In the painting ”Problem (Symposium)” (Kajus-taflan) in Gösta Serlachius Fine Arts Foundation, Akseli Gallen-Kallela and his friends; the composer Oskar Merikanto (1868-1924), conductor and composer Robert Kajanus and composer Jean Sibelius are gathered around a table. In the background a forest is seen, the night sky and a spirit enlightened by the light from the moon behind. At the left side of the table, a foot is visible. Gallen-Kallela early on cut out a skinned female figure from the original canvas, and the description of the initial composition has until 1996, only been known from letters. The watercolour, lot 787, presented in this sale gives us an idea of the whole initial composition of the Serlachius painting. The watercolour is hence an important addition to the knowledge about not only Gallen-Kallela’s work with the Kämp-series but also on the artist and his working methods. The female figure has been interpreted to represent the materia, or that of the sphinx with its riddles. The distorted face of Merikanto, which Gallen-Kallela explained was a challenge to paint, is almost caricature-like. This is also visible in both watercolours of the sale.

The interpretation of the composition has been discussed, a probable explanation is that it shows Gallen-Kallela’s understanding of the Acts of the Apostles in the New Testament 2:12-21. Others argue that it is rather a depiction of a gathering of friends solving the main questions while holy drinking.

Lot 788. Akseli Gallen-Kallela (Finland 1865‑1931). Study for “Problem (Symposium)”.
Lot 788. Akseli Gallen-Kallela (Finland 1865‑1931). Study for “Problem (Symposium)”.

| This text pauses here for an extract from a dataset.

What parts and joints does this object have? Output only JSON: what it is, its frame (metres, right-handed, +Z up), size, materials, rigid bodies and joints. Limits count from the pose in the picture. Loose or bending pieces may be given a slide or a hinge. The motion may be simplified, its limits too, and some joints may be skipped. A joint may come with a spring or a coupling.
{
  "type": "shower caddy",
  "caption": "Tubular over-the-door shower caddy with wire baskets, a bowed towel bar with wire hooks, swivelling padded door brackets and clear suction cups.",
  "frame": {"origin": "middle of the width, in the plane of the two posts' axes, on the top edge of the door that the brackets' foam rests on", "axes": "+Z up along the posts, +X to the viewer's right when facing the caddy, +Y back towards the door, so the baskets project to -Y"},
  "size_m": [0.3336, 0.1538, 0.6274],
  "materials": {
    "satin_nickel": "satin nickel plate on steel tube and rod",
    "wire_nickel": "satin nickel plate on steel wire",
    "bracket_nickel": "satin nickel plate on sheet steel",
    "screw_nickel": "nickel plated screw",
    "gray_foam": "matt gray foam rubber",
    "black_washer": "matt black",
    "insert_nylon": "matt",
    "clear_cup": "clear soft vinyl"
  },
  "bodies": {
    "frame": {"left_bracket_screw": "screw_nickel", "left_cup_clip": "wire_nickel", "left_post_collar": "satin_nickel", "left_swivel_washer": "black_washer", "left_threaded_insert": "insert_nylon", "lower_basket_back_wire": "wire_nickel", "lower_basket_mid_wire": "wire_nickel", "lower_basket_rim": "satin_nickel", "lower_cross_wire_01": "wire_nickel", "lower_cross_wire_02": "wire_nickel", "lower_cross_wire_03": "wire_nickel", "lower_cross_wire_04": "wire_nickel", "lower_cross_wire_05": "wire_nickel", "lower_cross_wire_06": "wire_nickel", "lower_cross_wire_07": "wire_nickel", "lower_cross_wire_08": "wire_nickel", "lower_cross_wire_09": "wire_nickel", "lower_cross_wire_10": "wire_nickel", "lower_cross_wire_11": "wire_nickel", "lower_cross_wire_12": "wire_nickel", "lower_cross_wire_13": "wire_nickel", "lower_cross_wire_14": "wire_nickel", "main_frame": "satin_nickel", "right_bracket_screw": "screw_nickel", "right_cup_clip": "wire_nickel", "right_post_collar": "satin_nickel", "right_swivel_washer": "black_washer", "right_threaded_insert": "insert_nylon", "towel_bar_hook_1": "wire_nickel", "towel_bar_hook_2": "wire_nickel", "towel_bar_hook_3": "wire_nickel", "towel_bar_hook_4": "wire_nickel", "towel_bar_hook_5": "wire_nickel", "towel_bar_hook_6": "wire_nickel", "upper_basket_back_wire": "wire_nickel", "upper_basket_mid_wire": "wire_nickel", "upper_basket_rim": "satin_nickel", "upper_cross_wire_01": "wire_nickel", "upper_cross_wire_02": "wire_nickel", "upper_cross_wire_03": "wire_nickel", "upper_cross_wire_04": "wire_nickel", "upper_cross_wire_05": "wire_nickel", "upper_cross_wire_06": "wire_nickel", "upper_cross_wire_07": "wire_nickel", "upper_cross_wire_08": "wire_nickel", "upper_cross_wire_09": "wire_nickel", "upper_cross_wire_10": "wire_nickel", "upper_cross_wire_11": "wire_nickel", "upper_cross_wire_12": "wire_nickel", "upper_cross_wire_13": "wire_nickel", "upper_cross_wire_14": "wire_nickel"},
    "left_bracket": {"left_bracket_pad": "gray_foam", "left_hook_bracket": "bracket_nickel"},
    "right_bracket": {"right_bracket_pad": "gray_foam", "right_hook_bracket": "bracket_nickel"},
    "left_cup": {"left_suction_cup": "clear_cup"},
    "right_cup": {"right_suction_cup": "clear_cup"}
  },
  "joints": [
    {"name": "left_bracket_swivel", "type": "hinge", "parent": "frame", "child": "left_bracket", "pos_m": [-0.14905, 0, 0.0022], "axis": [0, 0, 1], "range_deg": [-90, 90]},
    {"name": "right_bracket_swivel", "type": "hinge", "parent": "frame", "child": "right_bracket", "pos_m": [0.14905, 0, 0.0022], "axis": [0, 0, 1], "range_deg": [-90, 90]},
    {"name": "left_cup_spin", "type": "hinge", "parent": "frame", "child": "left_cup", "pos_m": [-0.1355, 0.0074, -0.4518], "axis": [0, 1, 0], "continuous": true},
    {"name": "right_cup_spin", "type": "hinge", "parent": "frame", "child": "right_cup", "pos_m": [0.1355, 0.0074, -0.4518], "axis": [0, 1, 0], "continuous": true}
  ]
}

In the finale version, “Symposion” (until 1904 called “Problem”), in a private collection, the figure previously depicting Merikanto has now been replaced by a man sleeping on the table. A sleeping man can also be seen in the watercolour, lot 788, in the sale, but with the man on the opposite side of the table. It has been argued that Gallen-Kallela wanted the figure to represent a metaphor of the fallen critic; a man, who could not climb the ladder of the genius, but is tired and falls asleep, when others awake to hear the eternal voices. The group appears less drunk and more dignified. No glasses or bottles fallen on the table, and their faces are more subtle stunned by the vision of the spirit in the left part of the painting, envisioned by Isis’ wings.

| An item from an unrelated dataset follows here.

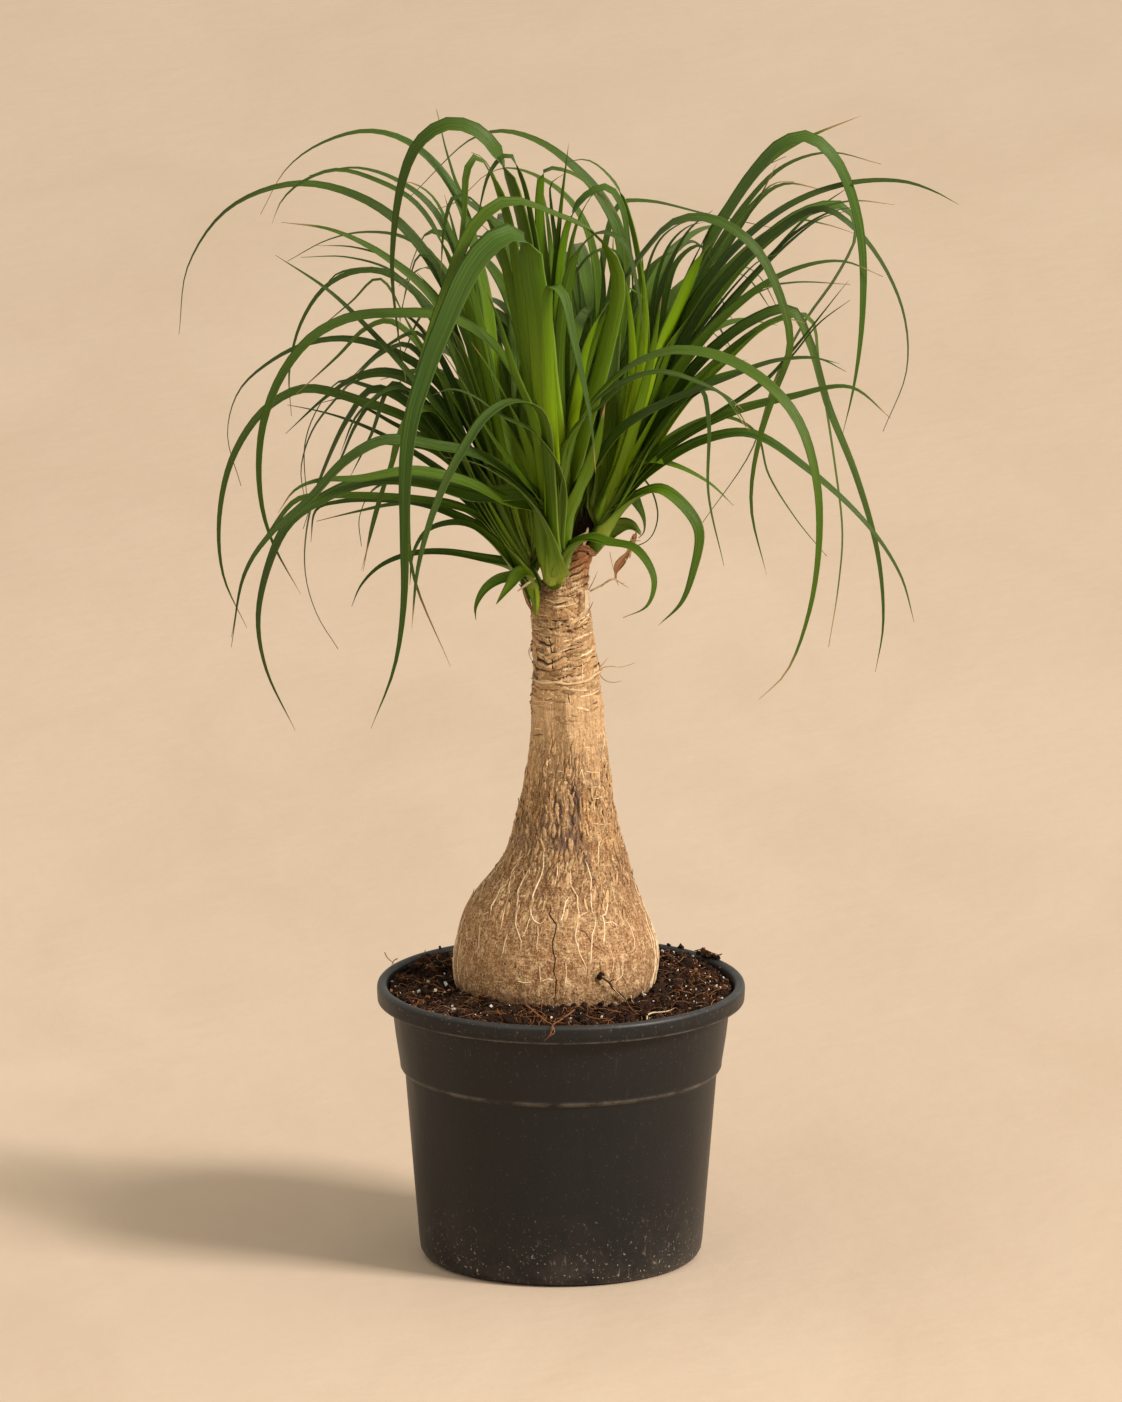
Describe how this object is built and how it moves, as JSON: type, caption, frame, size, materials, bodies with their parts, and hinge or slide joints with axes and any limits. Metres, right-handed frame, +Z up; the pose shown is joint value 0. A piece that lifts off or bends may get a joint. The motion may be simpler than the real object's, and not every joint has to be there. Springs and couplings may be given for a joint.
{
  "type": "potted ponytail palm",
  "caption": "Free-standing house plant: a swollen woody trunk in a round black nursery pot, crowned by heads of long arching strap leaves.",
  "frame": {"origin": "middle of the pot's flat underside, on the surface that the pot stands on", "axes": "+Z up along the pot's axis, +X to the right and -Y towards a viewer in front of the plant"},
  "size_m": [0.4131, 0.3474, 0.6102],
  "materials": {
    "pot_plastic": "satin black moulded plastic, dusty and lightly scuffed",
    "potting_mix": "loose dark peat and coir with pale perlite grains",
    "bark": "dry tan bark with fine cracks on the bulb and ringed leaf scars on the stem",
    "leaf": "leathery green with fine lengthwise veins and a soft sheen",
    "dry_leaf": "dry brown and papery"
  },
  "bodies": {
    "root": {"pot": "pot_plastic", "potting_mix": "potting_mix", "trunk": "bark", "leaf_head_left": "leaf", "leaf_head_front": "leaf", "leaf_head_right": "leaf", "leaf_head_back": "leaf", "side_shoot": "leaf", "dry_leaf": "dry_leaf"}
  },
  "joints": []
}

In a letter from Gallen-Kallela to Carl Dørnberger dated 15.9.1894, he describes with his own words the painting depicting: “a couple of my friends (the musicians Sibelius and Kajanus) sitting in a tavern in the light of a fire with bottles and glasses. The title of the painting was ‘The Problem’ with myself painted among them. A pair of Isis wings appears before our eyes looking in amazement. Kajanus is sitting and explaining the situation to us. Blood-red clouds are crowding behind my head, spreading out against a deep blue starry sky with a large oppressive planet. A dark fairy-tale forest appears to grow out of Sibelius’s hair. A fourth man, who didn’t have the strength to follow the conversation has passed out on the table. I had faith in my painting, people just deride me and attacked me in public for having displayed such a painting.”

This second, more finished version, was shown for the first time at Finska Konstnärers höstutställning 1894, and again in Berlin in 1895. The painting is accompanied by an elaborate frame designed by the artist himself. This painting was the one intended by the painter to be exhibited and shown. The first came into the collection of Gösta Serlachius in 1927, via Eric O.W. Ehrström.

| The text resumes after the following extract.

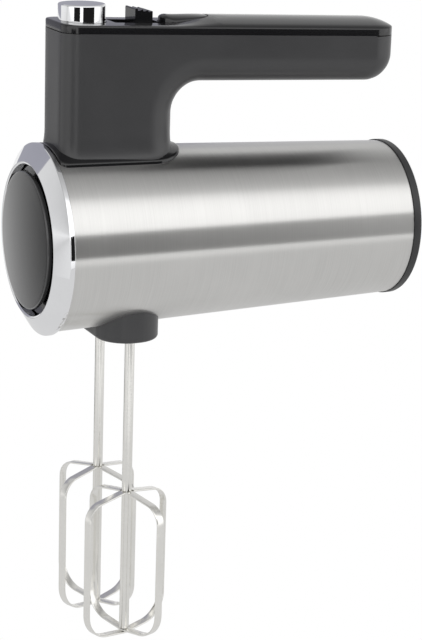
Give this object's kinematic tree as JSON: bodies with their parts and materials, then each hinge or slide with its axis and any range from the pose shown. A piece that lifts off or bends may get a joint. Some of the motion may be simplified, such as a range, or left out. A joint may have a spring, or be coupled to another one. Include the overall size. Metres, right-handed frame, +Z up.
{
  "type": "hand mixer",
  "caption": "Electric hand mixer: steel motor body with a hollow grip above and a pair of pull-out whisks below, with eject button, speed slider and turbo key.",
  "frame": {"origin": "centre of the flat rear face, on the motor's axis", "axes": "+X out of the rear face, away from the nose; +Z up, from the whisks towards the handle; +Y to the right of a user who looks along the nose"},
  "size_m": [0.1939, 0.0914, 0.3087],
  "materials": {
    "sleeve_steel": "brushed round the body",
    "whisk_steel": "bright rolled strip",
    "chrome": "polished",
    "smoked_disc": "smoked, glossy",
    "gloss_black": "glossy",
    "handle_grey": "fine satin",
    "dark_plastic": "satin",
    "inner_plastic": "moulded",
    "white_nylon": "moulded",
    "rubber": "matte",
    "lamination_steel": "varnished sheets",
    "copper": "enamelled copper",
    "bronze": "sintered",
    "carbon": "pressed carbon",
    "board_green": "lacquered",
    "zinc_steel": "zinc plated"
  },
  "bodies": {
    "housing": {"body_sleeve": "sleeve_steel", "front_bezel": "chrome", "front_disc": "smoked_disc", "front_carrier": "gloss_black", "handle_cover": "gloss_black", "saddle_gasket": "gloss_black", "handle_shell": "handle_grey", "socket_boss": "handle_grey", "rear_ring": "dark_plastic", "rear_cap": "dark_plastic", "speed_switch": "dark_plastic", "turbo_switch": "dark_plastic", "gear_case_base": "inner_plastic", "gear_case_lid": "inner_plastic", "motor_cradle": "inner_plastic", "motor_bracket": "inner_plastic", "capacitor": "white_nylon", "cord_gland": "rubber", "lead_bundle": "rubber", "stator_stack": "lamination_steel", "field_coil_upper": "copper", "field_coil_lower": "copper", "front_bearing": "bronze", "rear_bearing": "bronze", "brush_holder_left": "bronze", "brush_holder_right": "bronze", "brush_left": "carbon", "brush_right": "carbon", "control_board": "board_green", "eject_spring": "zinc_steel", "turbo_spring": "zinc_steel", "handle_screw_front": "zinc_steel", "handle_screw_rear": "zinc_steel", "case_screw_left": "zinc_steel", "case_screw_right": "zinc_steel", "cap_screw_left": "zinc_steel", "cap_screw_right": "zinc_steel"},
    "armature": {"armature_shaft": "zinc_steel", "armature_core": "lamination_steel", "armature_winding": "copper", "commutator": "copper", "cooling_fan": "white_nylon", "worm": "zinc_steel"},
    "drive_left": {"worm_wheel_left": "white_nylon", "spindle_left": "zinc_steel"},
    "drive_right": {"worm_wheel_right": "white_nylon", "spindle_right": "zinc_steel"},
    "pusher_left": {"pusher_left": "zinc_steel"},
    "pusher_right": {"pusher_right": "zinc_steel"},
    "whisk_left": {"whisk_shaft_left": "whisk_steel", "whisk_loop_lower_left": "whisk_steel", "whisk_loop_upper_left": "whisk_steel"},
    "whisk_right": {"whisk_shaft_right": "whisk_steel", "whisk_loop_lower_right": "whisk_steel", "whisk_loop_upper_right": "whisk_steel"},
    "ejector": {"eject_button": "chrome", "ejector_fork": "white_nylon"},
    "speed_key": {"speed_knob": "gloss_black", "speed_slide": "inner_plastic"},
    "turbo_key": {"turbo_button": "gloss_black"}
  },
  "joints": [
    {"name": "motor_spin", "type": "hinge", "parent": "housing", "child": "armature", "pos_m": [-0.08, 0, 0], "axis": [1, 0, 0], "continuous": true},
    {"name": "drive_left_spin", "type": "hinge", "parent": "housing", "child": "drive_left", "pos_m": [-0.1461, -0.0195, 0], "axis": [0, 0, 1], "continuous": true},
    {"name": "pusher_left_slide", "type": "slide", "parent": "drive_left", "child": "pusher_left", "axis": [0, 0, -1], "range_m": [0, 0.007]},
    {"name": "whisk_left_pull", "type": "slide", "parent": "pusher_left", "child": "whisk_left", "axis": [0, 0, -1], "range_m": [0, 0.052]},
    {"name": "drive_right_spin", "type": "hinge", "parent": "housing", "child": "drive_right", "pos_m": [-0.1461, 0.0195, 0], "axis": [0, 0, 1], "continuous": true},
    {"name": "pusher_right_slide", "type": "slide", "parent": "drive_right", "child": "pusher_right", "axis": [0, 0, -1], "range_m": [0, 0.007]},
    {"name": "whisk_right_pull", "type": "slide", "parent": "pusher_right", "child": "whisk_right", "axis": [0, 0, -1], "range_m": [0, 0.052]},
    {"name": "eject_press", "type": "slide", "parent": "housing", "child": "ejector", "axis": [0, 0, -1], "range_m": [0, 0.007], "stiffness_N_per_m": 600, "deforming": ["eject_spring"]},
    {"name": "speed_select", "type": "slide", "parent": "housing", "child": "speed_key", "axis": [1, 0, 0], "range_m": [-0.0088, 0.004]},
    {"name": "turbo_press", "type": "slide", "parent": "housing", "child": "turbo_key", "axis": [0, 0, -1], "range_m": [0, 0.002], "stiffness_N_per_m": 900, "deforming": ["turbo_spring"]}
  ],
  "couplings": [
    {"joint": "drive_left_spin", "follows": "motor_spin", "ratio": 0.083333},
    {"joint": "drive_right_spin", "follows": "motor_spin", "ratio": -0.083333},
    {"joint": "pusher_left_slide", "follows": "eject_press", "ratio": 1},
    {"joint": "pusher_right_slide", "follows": "eject_press", "ratio": 1}
  ]
}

The life in Berlin for Adolf Paul evolved around his own writing but also him being a central person in the circle of painters and writers living there. The exchange of letters was extensive. His involvement in the development of Gallen-Kallela’s “Kämp-paintings”, can be seen in a letter most likely dating from January 1894:

“Helsinki Dear Brother! I think we have misunderstood the sphinx in your Kajus painting as a symbol of feminine matter. Let it be what it is in the other painting, the wonderful feminine element in our fantasy, to which one gives oneself up with of one’s sexual force in all artistic production. In the other painting it gives thus the fully surrendered elevation to its fantasy life only as a consequence of the inner superior vigour of manhood’s ability to be intoxicated – and in the Kajus painting internal productivity develops under the intoxication of alcohol. The sphinx, the mother of our spiritual children, comes then for a moment, flying like a strange bird in the miraculous, oversaturated brilliancy of colour – sitting for a moment at our table, ready to fly away again at the very next moment. And it tells and lies, partly as a joke, the most splendid tales, interprets the most wonderful riddles, conjures forth the most adventurous pictures of the future for us, that is the hermaphroditic soul in the whole pastime, only an enchantment of mind that comes and flies away – with alcohol. But never the mother that gives birth to any other children of my fantasy than the fleeting ones. Fog, matter, the fat of the soul, the man of flesh in us that alcohol has been able to arouse, sinks again with alcohol and closes itself to the endless expanses through which the wonderful bird came flying to us and through which it flew away. Am I right? Was it not that sphinx riddle you wanted to pin down in the painting. To bed now, you devil, so you will get a couple of delightful fantasies from me to entertain yourself. In exchange for what I got from you.”

It is known that Paul showed some watercolours by Gallen-Kallela to his friends Edvard Munch and Polish writer Stanislaw Przybyszewsky in Berlin in May 1894, making big impressions on them. For instance it was around this time Munch started working on his “Kvinna i tre stadier”/”Sphinx” (Rasmus Meyer collection, Bergen). The two watercolours presented in this sale have been in the collection of Adolf Paul and then been passed on within the family. It was only in 1996 that they were rediscovered and in 1998 for the first time exhibited at Prins Eugens Waldemarsudde in Stockholm.

As one of Gallen-Kallela’s most important, and interesting compositions, ”Problem”, is a key artwork within Finnish art history. The studies in this sale, with their provenance, links the Finnish artist Gallen-Kallela with the Scandinavian community in Berlin at a short period in the 1890s when some of the Nordic countries most pivotal painters created masterpieces, forever admired, marking their importance in the further research and understanding of one of Finland’s foremost painters – Akseli Gallen-Kallela.